The rule of thumb I go by is you beef up one component you move the failure to the next weakest component. I would rather have to replace a U-Joint than say broken gears or blown out T-Case. :crazyeyes:

Good luck with your build and for goodness sake, post some pics! :yup:

This is a valid point... I could almost buy a complete back-up rear shaft for the price of the upgrade, and then ensure I can drive home. (At least from a drive-shaft failure.)

I know u-Joints are pretty easy trail fixes, but ones in the double-cardan are a bit more involved and suck pretty bad while lying in the mud/dirt. I would actually love to find a hybrid shaft. 1350s in the DC and 1310 at the diff.
 

wayoflife

Administrator
Staff member
The rule of thumb I go by is you beef up one component you move the failure to the next weakest component.
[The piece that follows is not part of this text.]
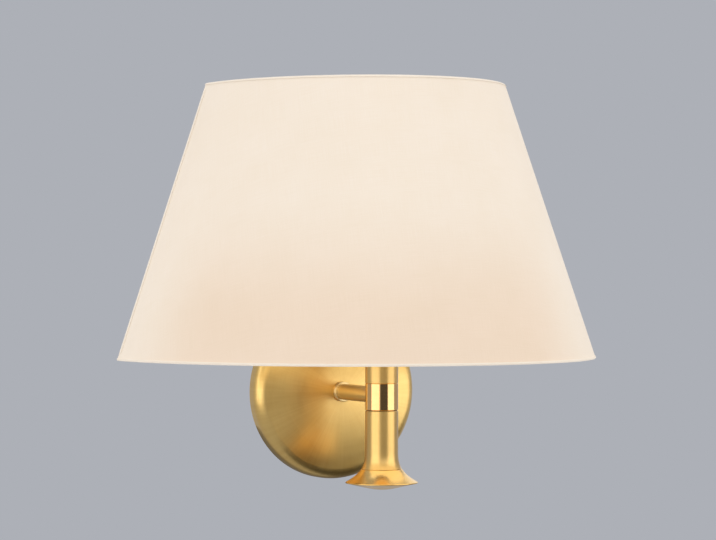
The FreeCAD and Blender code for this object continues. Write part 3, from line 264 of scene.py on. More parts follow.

I would rather have to replace a U-Joint than say broken gears or blown out T-Case. :crazyeyes:

And of course there is this to consider. Certainly, I have gone through rear ends and have worked on enough on the trail to tell you it's a legitimate concern. :crazyeyes:
 
FWIW, I wrote that install article over 3 years ago and since that time, I have learned enough to change my opinion on a few things. First off and most importantly, it should be known that a 1310 is actually weaker than a factory shaft. The one u-joint you will find on a factory front shaft is actually a 1330. While it will get the job done and address clearance issues, I can say that I have and have see them break on the trail where as I have yet to break or see too many 1350's on the trail. With the cost difference really not being that much more, I personally would recommend a 1350 shaft. At least, that's how I see things now.

Interesting, I knew the stock shaft was stronger than a 1310, but I didn't realize the joint was a 1330. This fact, and your updated opinion pushes me more toward the 1350s
 

wayoflife

Administrator
Staff member
Interesting, I knew the stock shaft was stronger than a 1310, but I didn't realize the joint was a 1330. This fact, and your updated opinion pushes me more toward the 1350s

Well CRAP :crazyeyes:

:cheesy: I personally would still get a set of 1350's. I am running them on my Dozer JK now and so long as you make sure to not run a gear ratio higher than a 5.13 in a Dana 44 or a 4.88 in a Dana 30, I think you will be fine. Go higher and you are asking for trouble.
 
:cheesy: I personally would still get a set of 1350's. I am running them on my Dozer JK now and so long as you make sure to not run a gear ratio higher than a 5.13 in a Dana 44 or a 4.88 in a Dana 30, I think you will be fine. Go higher and you are asking for trouble.

Right-on. IF I go to 37s I would likely choose 4.88s in my stock hybrid 44/30. (44 diff 30 tubes & knuckles). I welded upper C-gussets before I went out on the trail the first. I would want want to truss the front and beef the steering before 37s too...
 

wayoflife

Administrator
Staff member
Right-on. IF I go to 37s I would likely choose 4.88s in my stock hybrid 44/30. (44 diff 30 tubes & knuckles). I welded upper C-gussets before I went out on the trail the first. I would want want to truss the front and beef the steering before 37s too...

Honestly, I wouldn't waste any more money on your Dana 30 than is needed. Heck, I wouldn't even waste any more money on a factory 44/30 that is needed. In fact, I have seen more BENT axle housing caused by trusses being installed than not. Just play with what you got until you break it or can afford to upgrade. That's what I've been doing with all my Jeeps.